13.2. If the dispute has not been resolved by mediation within sixty (60) days of initiation thereof, or such extended period the Parties may agree in writing, the dispute can be referred to a sole arbitrator. The Appointing Authority shall be the Bologna Chamber of Commerce, Italy (ICC). The arbitration proceeding shall be subject to Bologna Chamber o Commerce rules and regulation.
13.3. Notwithstanding the foregoing clauses 13.1 and 13.2, any dispute, controversy or claim arising out of or relating to this Term and Conditions of Sale or the performance, breach, termination or invalidity hereof, shall be finally and exclusively settled by the Court of Bologna (Italy) which jurisdiction is deemed exclusive and cannot be derogated.
13.4. This Term and Conditions of Sale and any individual purchase and sales contracts shall be governed by and construed in accordance with the Italian laws.

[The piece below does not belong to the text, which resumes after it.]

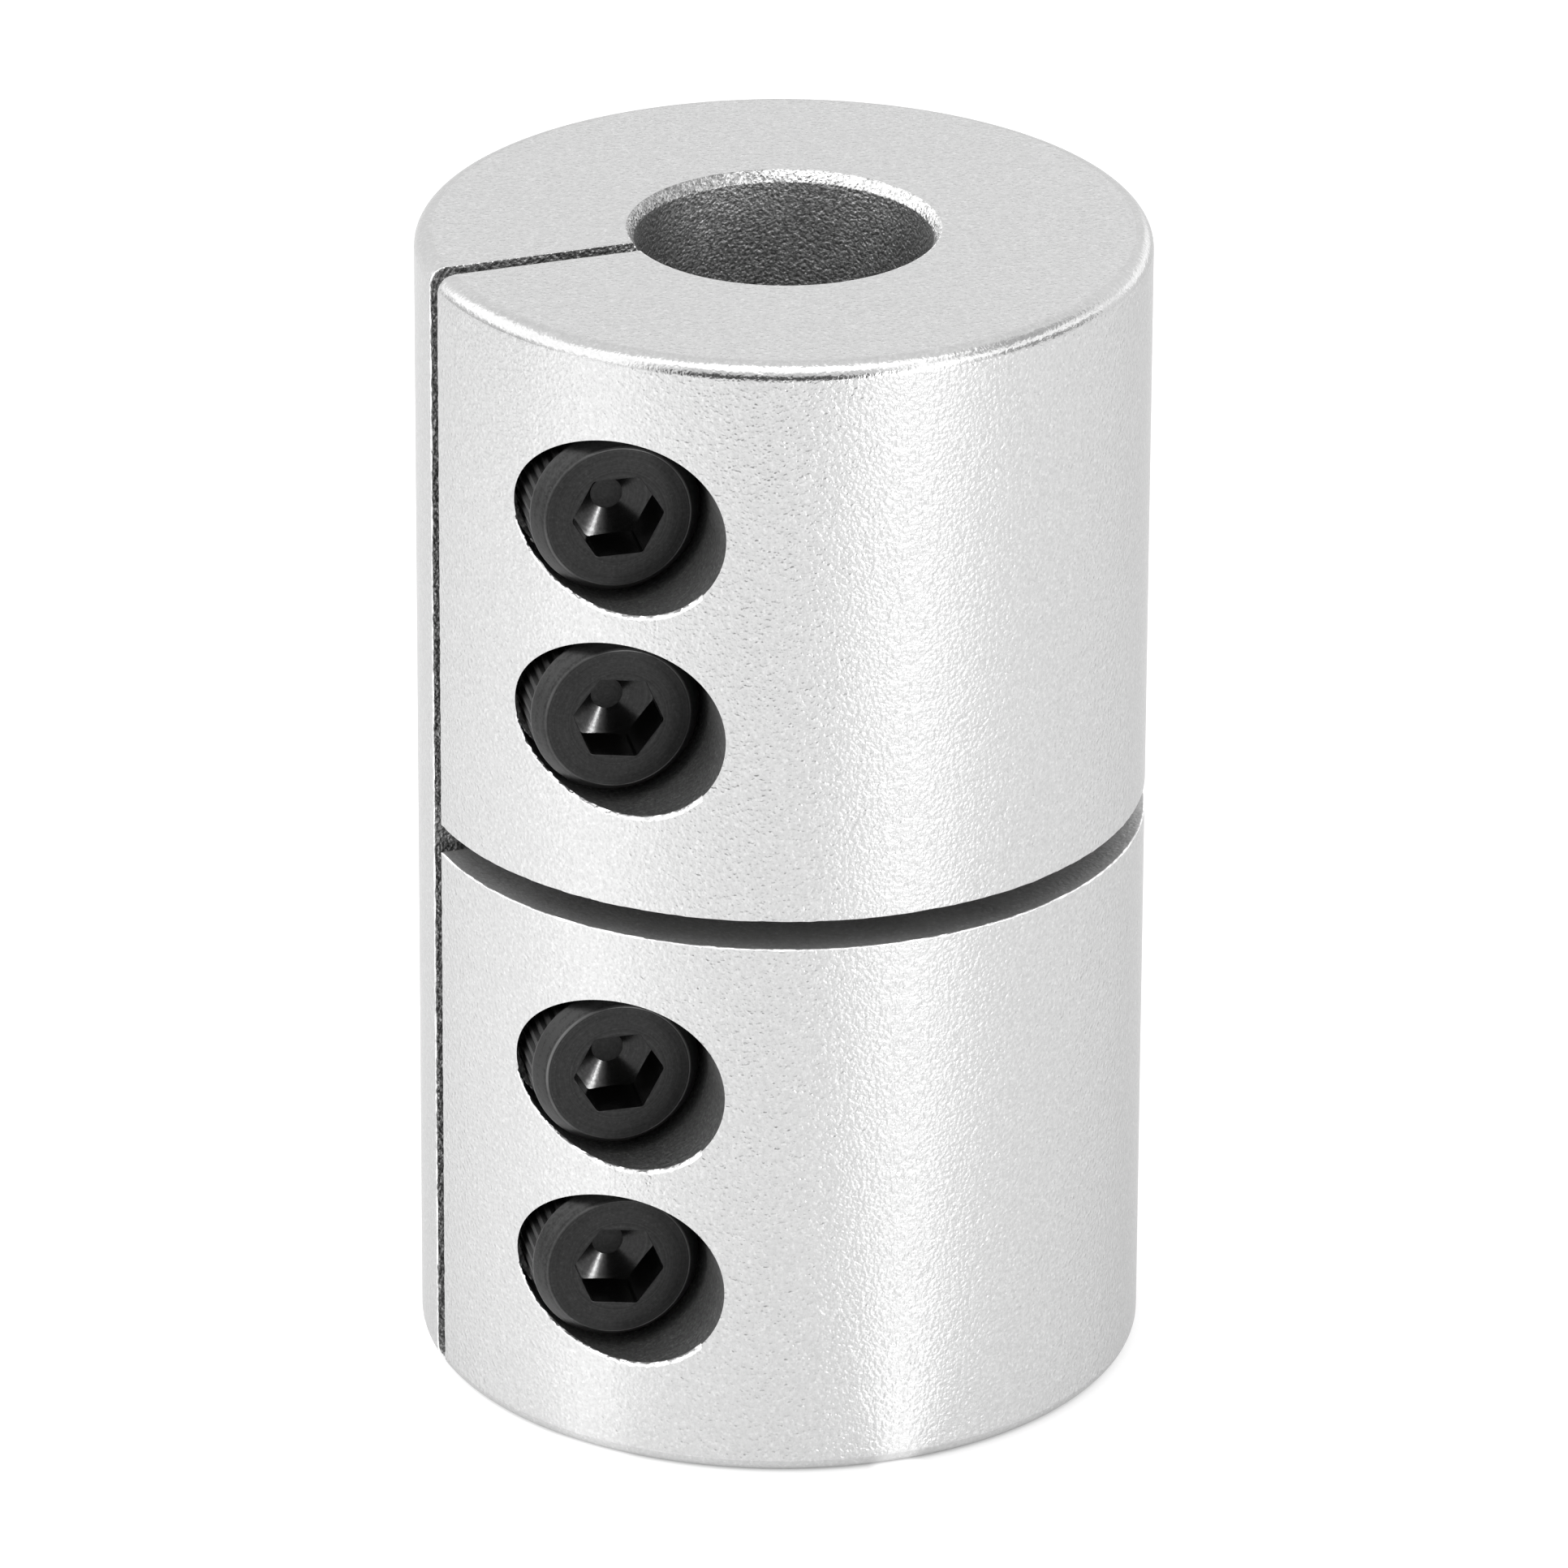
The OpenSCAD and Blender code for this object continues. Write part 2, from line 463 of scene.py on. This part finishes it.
def on_wall_only(v, border, wander):
    """The part of a move that keeps a vertex on the body's wall: along it for an upright edge, else up or down."""
    runs = [edge.verts[1].co - edge.verts[0].co for edge in border]
    level = sum(run.xy.length / run.length for run in runs) / len(runs)
    if level < LEVEL_SHARE:
        aside = Vector((-v.co.y, v.co.x, 0)).normalized()
        return aside * wander.dot(aside)
    return Vector((0, 0, wander.z * level))


def roughened(faces):
    """Gives broken edges small irregularities.

    No vertex moves so far that a face around it turns over, or out of the body's cylinder. The seed and the order of
    the vertices, by their places, give every run the same shape.
    """
    noise.seed_set(ROUGHNESS_SEED)
    size = {f: roughness_of(f) for f in faces}
    moved = sorted({v for f in faces for v in f.verts}, key=lambda v: tuple(round(c, 4) for c in v.co))
    around = {v: v.link_faces[:] for v in moved}
    facing = {f: f.normal.copy() for some in around.values() for f in some}
    for v, some in around.items():
        start, reach = v.co.copy(), max(size.get(f, 0.0) for f in some)
        outermost = max(start.xy.length, BODY_R - BELOW_WALL)
        wander = noise.noise_vector(start / ROUGHNESS_LENGTH) * reach
        if not all(f in size for f in some):
            border = [e for e in v.link_edges if len({f in size for f in e.link_faces}) == 2]
            on_wall = abs(start.xy.length - BODY_R) < NEAR and RIM_R < start.z < BODY_LEN - RIM_R
            if reach == EDGE_ROUGHNESS or not on_wall or not border:
                continue
            wander = on_wall_only(v, border, wander)
        for share in MOVE_SHARES:
            v.co = start + wander * share
            v.co.xy *= min(1.0, outermost / v.co.xy.length)
            v.co.z = min(max(v.co.z, 0.0), BODY_LEN)
            for f in some:
                f.normal_update()
            if all(f.normal.dot(facing[f]) > LEAST_FACING for f in some):
                break


# ---- The screws

def socket_tool():
    """The hexagon socket's inside: flat walls, then a shallow cone down to a small flat."""
    wall_h = KEY_DEPTH - KEY_CONE_H * (KEY_TIP_R - KEY_W / 2) / (KEY_W / 2 - KEY_FLOOR_R)
    depth = KEY_DEPTH + KEY_CONE_H
    hexagon = bmesh.new()
    bmesh.ops.create_cone(hexagon, cap_ends=True, segments=6, radius1=KEY_TIP_R, radius2=KEY_TIP_R,
                          depth=depth + PAST, matrix=Matrix.Translation((0, 0, (PAST - depth) / 2))
                          @ Matrix.Rotation(math.radians(90), 4, "Z"))
    upright = [e for e in hexagon.edges if abs(e.verts[0].co.z - e.verts[1].co.z) > depth / 2]
    bmesh.ops.bevel(hexagon, geom=upright, offset=KEY_CORNER_R, offset_type="OFFSET", segments=KEY_CORNER_STEPS,
                    profile=0.5, affect="EDGES", clamp_overlap=True, material=-1)
    funnel = turned([(0, -depth), (KEY_FLOOR_R, -depth), (KEY_TIP_R, -wall_h), (KEY_TIP_R, 2 * PAST), (0, 2 * PAST)],
                    HEAD_STEPS)
    return placed(combined(hexagon, [funnel], "INTERSECT"), Matrix.Translation((0, 0, HEAD_H)))


def thread_ridge():
    """One long ridge that winds round the shank, up into its plain part."""
    root_r, crest_r = SHANK_R - THREAD_DEPTH, SHANK_R - RIDGE_TOP_GAP
    lower = [(root_r - RIDGE_SINK, -RIDGE_FOOT), (root_r, -RIDGE_ROOT), (crest_r, -RIDGE_CREST)]
    outline = lower + [(r, -z) for r, z in reversed(lower)]
    low = -SHANK_LEN - THREAD_PITCH / 2
    steps = int((-low - THREAD_START / 2) / THREAD_PITCH * THREAD_STEPS)
    bm = bmesh.new()
    ring = [bm.verts.new((r, 0.0, low + z * THREAD_PITCH)) for r, z in outline]
    face = bm.faces.new(ring)
    bmesh.ops.spin(bm, geom=[face] + face.edges[:] + ring, cent=(0, 0, 0), axis=(0, 0, 1),
                   dvec=(0, 0, THREAD_PITCH / THREAD_STEPS), angle=2 * math.pi * steps / THREAD_STEPS, steps=steps,
                   use_merge=False, use_duplicate=False)
    bmesh.ops.recalc_face_normals(bm, faces=bm.faces[:])
    return bm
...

14.1. Should any provision or clause or sub-clause or part of a clause in this Terms and Conditions of Sale nevertheless be held to be invalid or to become invalid, illegal or unenforceable under any of such laws, the other provisions of this Terms and Conditions of Sale shall not be affected and, to the extent permissible under applicable law, the Parties agree to use their best efforts to modify or substitute said invalid, illegal or unenforceable provision with a new provision of similar import reflecting the original intent of BONAVERI, so as to comply with such laws. Subject to Italian Civil Code articles 1341 and 1342, the Purchaser does hereby declare to accept the provisions of the clauses set forth in this Terms and Conditions of Sale:
III. (TECHNICAL INFORMATION - Copyright), V. (Place of delivery and execution of the purchase), VI (Prices and payments), VIII (Acceptance and complaints), IX (Warranty), X (Conditional Sale), XII (BONAVERI termination right), XIII (Jurisdiction and applicable law).